→ **CHALLENGE**
Copy each line with the word "joints" in it.

→ **RECORDED INFORMATION**
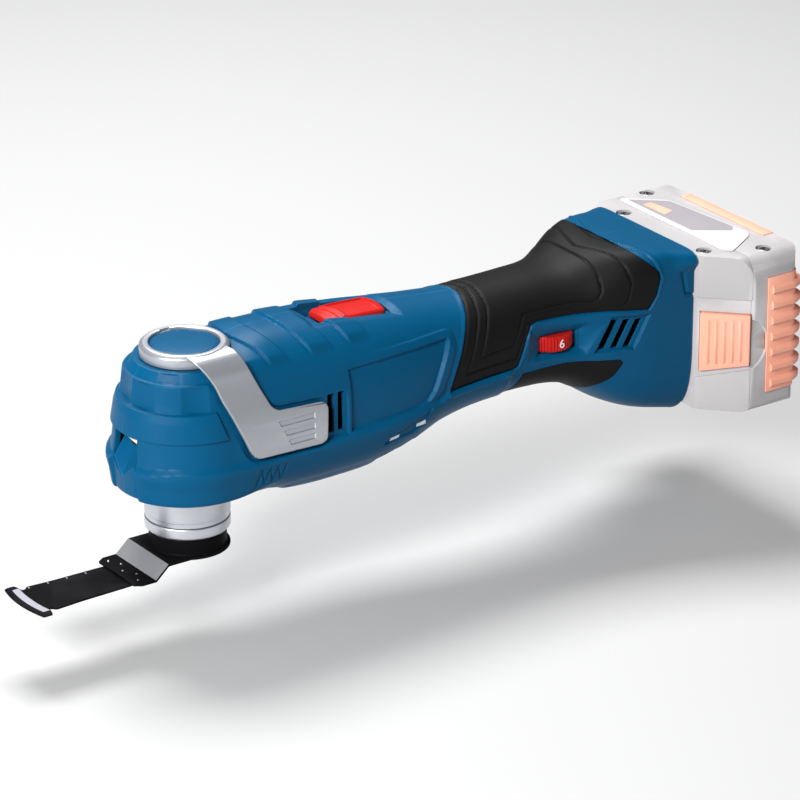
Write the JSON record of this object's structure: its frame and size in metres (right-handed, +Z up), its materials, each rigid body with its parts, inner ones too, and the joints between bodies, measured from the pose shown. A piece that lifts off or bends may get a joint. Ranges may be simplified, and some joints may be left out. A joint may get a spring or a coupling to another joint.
{
  "type": "cordless oscillating multi tool",
  "caption": "Battery oscillating multi tool with a swing-out clamping lever under a round top ring, a slide switch, a speed wheel, a plunge saw blade and a slide-on pack.",
  "frame": {"origin": "on the output spindle's axis at the flat lower end face of the clamping rod", "axes": "+X from the spindle towards the battery pack, +Y to the right-hand side away from the clamping lever, +Z up along the spindle"},
  "size_m": [0.3749, 0.1037, 0.0998],
  "materials": {
    "blue_shell": "fine-textured blue housing plastic",
    "soft_grip": "matt black soft overmould",
    "silver_metal": "satin silver",
    "cast_aluminium": "as cast",
    "steel": "machined",
    "black_steel": "black coated sheet steel",
    "brass": "plain",
    "copper": "enamelled copper wire",
    "dark_plastic": "dark engineering plastic",
    "red_plastic": "red, fine texture",
    "red_rubber": "red bumper rubber",
    "pack_plastic": "dark grey pack plastic",
    "label": "blank grey label",
    "cells": "sleeved steel cells",
    "circuit_board": "coated board",
    "clear_lens": "milky lens"
  },
  "bodies": {
    "tool_body": {"housing_left": "blue_shell", "housing_right": "blue_shell", "grip_left": "soft_grip", "grip_right": "soft_grip", "grip_belly": "soft_grip", "belly_pad": "soft_grip", "neck_collar": "silver_metal", "gear_case": "cast_aluminium", "lower_bearing": "steel", "upper_bearing": "steel", "front_bearing": "steel", "motor_stator": "steel", "motor_windings": "copper", "rear_bearing": "steel", "micro_switch": "dark_plastic", "control_module": "dark_plastic", "lamp_board": "circuit_board", "lamp_lens": "clear_lens", "rail_plate": "dark_plastic", "terminal_block": "dark_plastic", "terminal_blades": "brass", "housing_screw_1": "steel", "housing_screw_2": "steel", "housing_screw_3": "steel", "housing_screw_4": "steel", "housing_screw_5": "steel", "housing_screw_6": "steel"},
    "lever": {"clamp_lever": "silver_metal", "lever_cap": "blue_shell"},
    "spindle": {"output_spindle": "steel", "tool_holder": "silver_metal", "drive_fork": "steel", "clamp_spring": "steel"},
    "rod": {"clamp_rod": "steel"},
    "jaw_left": {"clamp_jaw_left": "steel"},
    "jaw_right": {"clamp_jaw_right": "steel"},
    "accessory": {"blade_carrier": "black_steel", "saw_strip": "black_steel"},
    "rotor": {"motor_shaft": "steel", "motor_rotor": "steel", "eccentric": "steel", "eccentric_bearing": "steel", "counterweight": "brass", "cooling_fan": "dark_plastic"},
    "switch": {"power_switch": "red_plastic", "switch_link": "dark_plastic"},
    "dial": {"speed_dial": "red_plastic"},
    "battery": {"battery_cover": "pack_plastic", "battery_tub": "pack_plastic", "battery_bumper": "red_rubber", "release_spring": "steel", "battery_label": "label", "battery_cells": "cells", "battery_board": "circuit_board", "battery_clips": "brass", "battery_screw_1": "steel", "battery_screw_2": "steel", "battery_screw_3": "steel", "battery_screw_4": "steel"},
    "release": {"release_button": "red_plastic"}
  },
  "joints": [
    {"name": "lever_swing", "type": "hinge", "parent": "tool_body", "child": "lever", "pos_m": [0, 0, 0.08], "axis": [0, 0, -1], "range_deg": [0, 110]},
    {"name": "spindle_oscillation", "type": "hinge", "parent": "tool_body", "child": "spindle", "pos_m": [0, 0, 0.03], "axis": [0, 0, 1], "range_deg": [-1.6, 1.6]},
    {"name": "rod_slide", "type": "slide", "parent": "spindle", "child": "rod", "axis": [0, 0, -1], "range_m": [0, 0.0021], "deforming": ["clamp_spring"]},
    {"name": "jaw_left_slide", "type": "slide", "parent": "spindle", "child": "jaw_left", "axis": [0, 1, 0], "range_m": [0, 0.0012]},
    {"name": "jaw_right_slide", "type": "slide", "parent": "spindle", "child": "jaw_right", "axis": [0, -1, 0], "range_m": [0, 0.0012]},
    {"name": "accessory_release", "type": "slide", "parent": "spindle", "child": "accessory", "axis": [0, 0, -1], "range_m": [0, 0.03]},
    {"name": "motor_spin", "type": "hinge", "parent": "tool_body", "child": "rotor", "pos_m": [0.06, 0, 0.046], "axis": [1, 0, 0], "continuous": true},
    {"name": "power_slide", "type": "slide", "parent": "tool_body", "child": "switch", "axis": [-1, 0, 0], "range_m": [0, 0.007]},
    {"name": "dial_turn", "type": "hinge", "parent": "tool_body", "child": "dial", "pos_m": [0.1774, -0.0154, 0.0488], "axis": [0, 0, 1], "range_deg": [-250, 0]},
    {"name": "battery_slide", "type": "slide", "parent": "tool_body", "child": "battery", "axis": [0, -1, 0], "range_m": [0, 0.085]},
    {"name": "release_press", "type": "slide", "parent": "battery", "child": "release", "axis": [0.7071, 0.7071, 0], "range_m": [0, 0.002], "stiffness_N_per_m": 1500}
  ],
  "couplings": [
    {"joint": "rod_slide", "follows": "lever_swing", "m_per_rad": 0.001041},
    {"joint": "jaw_left_slide", "follows": "lever_swing", "m_per_rad": 0.00061},
    {"joint": "jaw_right_slide", "follows": "lever_swing", "m_per_rad": 0.00061}
  ]
}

→ **FINAL ANSWER**
Write the JSON record of this object's structure: its frame and size in metres (right-handed, +Z up), its materials, each rigid body with its parts, inner ones too, and the joints between bodies, measured from the pose shown. A piece that lifts off or bends may get a joint. Ranges may be simplified, and some joints may be left out. A joint may get a spring or a coupling to another joint.
  "joints": [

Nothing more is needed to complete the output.